Desta forma são muitos os crucificados no estado de insegurança. Aqui, já estão incluídos todos os pobres ao sacrifício. Pois estes, conceitualmente, são aqueles que estão desprovidos das condições mínimas de vida: lugar decente para morar, trabalho estável, alimentação razoável, acesso a educação e ao serviço público de saúde… falando em saúde, existem aqueles que não têm água nem sabão, não tem condições mínimas para se protegerem contra o vírus da morte. Os pobres vivem em permanente situação de indigência e de vulnerabilidade. A experiência da morte é um fato presente tanto no cotidiano das famílias como nas manchetes dos jornais.

Para o teólogo Gustavo Gutierrez, os pobres são “aqueles que morrem antes do tempo” ou para história são aqueles que morrem em campo de concentração ou quarentena institucional. “Vida Nua” diria o filósofo. Mas na minha oração, ninguém deve ser levado à morte. Pois com Jesus o véu que separava os que morriam daqueles que eram mortos foi rasgado. O ser humano se encontra consigo mesmo, com o seu duplo sagrado. “E o véu do templo se rasgou em duas partes, de cima abaixo, a terra tremeu e as rochas se fenderam” (Mateus 27,50-51).

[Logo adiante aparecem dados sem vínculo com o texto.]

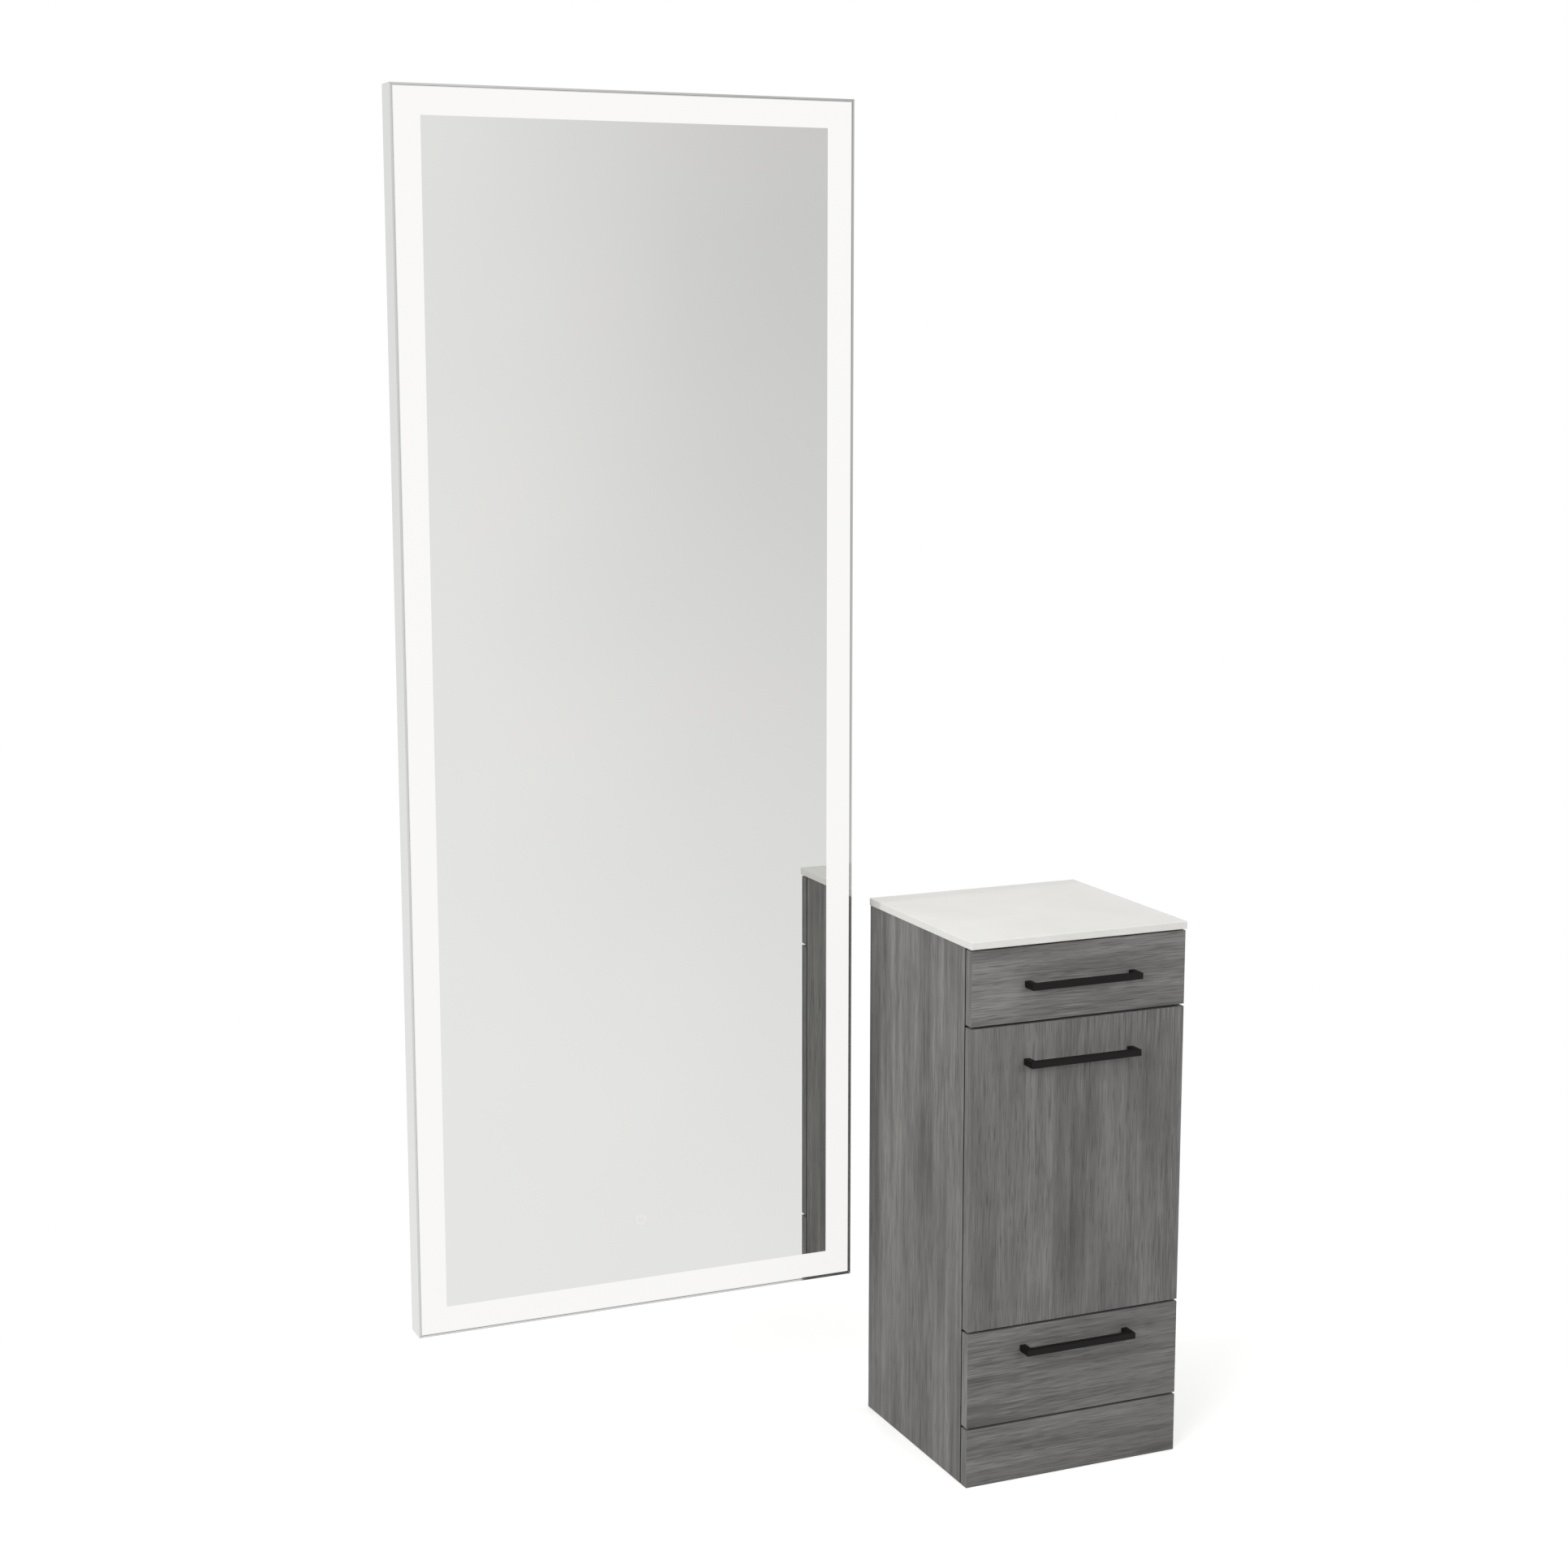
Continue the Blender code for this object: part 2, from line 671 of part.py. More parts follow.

Este evento da experiência cristã, a semana santa, fundamentalmente, é tempo de reflexão, de assumir a cruz dos vulneráveis, de renovar a alma e de esperança – eis o tempo de Páscoa! Leonardo Boff chamaria isso de uma teologia militante “sem pretensas neutralidades nem hipocrisias equidistantes”. Este posicionamento teológico ajuda a compreendermos o sentido desta experiência como passagem da paixão à “contemplação para alcançar o amor”.